— REQUEST —
Identify each line containing the word "caption" and copy it.
━━ INFORMATION PROVIDED
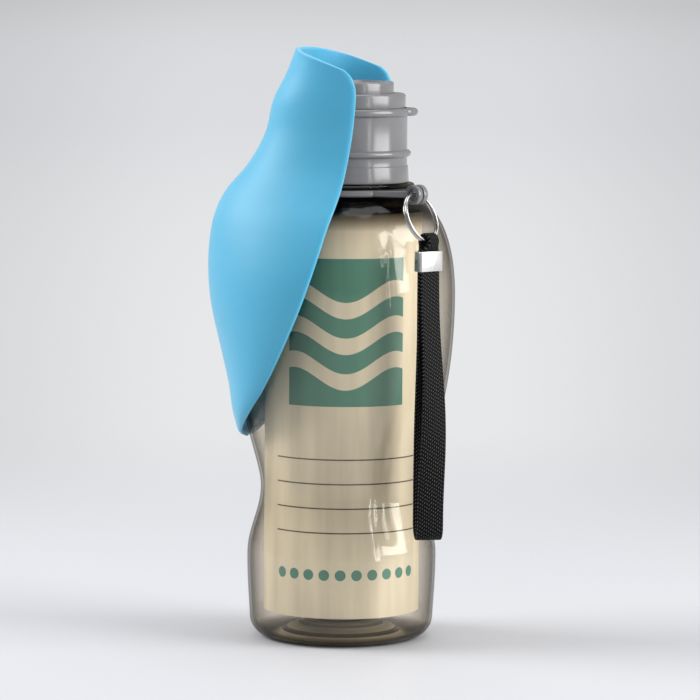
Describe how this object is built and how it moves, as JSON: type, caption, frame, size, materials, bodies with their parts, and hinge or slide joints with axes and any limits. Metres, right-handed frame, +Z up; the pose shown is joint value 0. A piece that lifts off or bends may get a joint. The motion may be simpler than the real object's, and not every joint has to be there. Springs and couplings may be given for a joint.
{
  "type": "dog travel water bottle",
  "caption": "Hourglass squeeze bottle with a screw cap and twist valve, a soft leaf-shaped bowl pivoting on the cap, and a webbing wrist strap on a neck ring.",
  "frame": {"origin": "centre of the foot ring, on the surface that the bottle stands on", "axes": "+Z up along the bottle's axis; the leaf hangs on the -X side and the strap on the +X, -Y side"},
  "size_m": [0.0915, 0.0889, 0.2187],
  "materials": {
    "smoke_pet": "clear smoke-grey blown PET, glossy",
    "grey_abs": "moulded grey ABS, satin gloss",
    "leaf_silicone": "matte light-blue silicone",
    "steel_wire": "nickel-plated spring steel",
    "crimp_steel": "polished plated steel",
    "webbing": "black nylon webbing",
    "seal_silicone": "soft silicone",
    "white_pom": "moulded POM",
    "card": "matte printed card"
  },
  "bodies": {
    "bottle": {"bottle_body": "smoke_pet", "info_card": "card"},
    "neck_ring": {"strap_ring": "grey_abs"},
    "split_ring": {"split_ring": "steel_wire"},
    "strap": {"wrist_strap": "webbing", "strap_crimp": "crimp_steel"},
    "seal": {"cap_gasket": "seal_silicone"},
    "cap": {"cap_body": "grey_abs", "cap_cover": "grey_abs"},
    "valve": {"valve_knob": "grey_abs", "valve_stem": "white_pom", "stem_oring_upper": "seal_silicone", "stem_oring_lower": "seal_silicone", "stem_clip": "steel_wire"},
    "leaf": {"leaf_bowl": "leaf_silicone", "leaf_bush_near": "grey_abs", "leaf_bush_far": "grey_abs"}
  },
  "joints": [
    {"name": "cap_lift", "type": "slide", "parent": "bottle", "child": "seal", "axis": [0, 0, 1], "range_m": [0, 0.00375]},
    {"name": "cap_turn", "type": "hinge", "parent": "seal", "child": "cap", "pos_m": [0, 0, 0.187], "axis": [0, 0, 1], "range_deg": [0, 450]},
    {"name": "valve_twist", "type": "hinge", "parent": "cap", "child": "valve", "pos_m": [0, 0, 0.2018], "axis": [0, 0, 1], "range_deg": [0, 90]},
    {"name": "leaf_flip", "type": "hinge", "parent": "cap", "child": "leaf", "pos_m": [0, 0, 0.1991], "axis": [0.2588, 0.9659, 0], "range_deg": [0, 125]},
    {"name": "ring_swivel", "type": "hinge", "parent": "bottle", "child": "neck_ring", "pos_m": [0, 0, 0.16585], "axis": [0, 0, 1], "range_deg": [0, 450]},
    {"name": "ring_swing", "type": "hinge", "parent": "neck_ring", "child": "split_ring", "pos_m": [0.02626, -0.02535, 0.16585], "axis": [-0.6947, -0.7193, 0], "range_deg": [0, 100]},
    {"name": "strap_swing", "type": "hinge", "parent": "split_ring", "child": "strap", "pos_m": [0.03075, -0.03065, 0.1493], "axis": [-0.6947, -0.7193, 0], "range_deg": [0, 60]}
  ],
  "couplings": [
    {"joint": "cap_lift", "follows": "cap_turn", "m_per_rad": 0.00047746},
    {"joint": "ring_swivel", "follows": "cap_turn", "ratio": 1}
  ]
}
━━━━
— RESULT FOR THIS TASK —
Describe how this object is built and how it moves, as JSON: type, caption, frame, size, materials, bodies with their parts, and hinge or slide joints with axes and any limits. Metres, right-handed frame, +Z up; the pose shown is joint value 0. A piece that lifts off or bends may get a joint. The motion may be simpler than the real object's, and not every joint has to be there. Springs and couplings may be given for a joint.
  "caption": "Hourglass squeeze bottle with a screw cap and twist valve, a soft leaf-shaped bowl pivoting on the cap, and a webbing wrist strap on a neck ring.",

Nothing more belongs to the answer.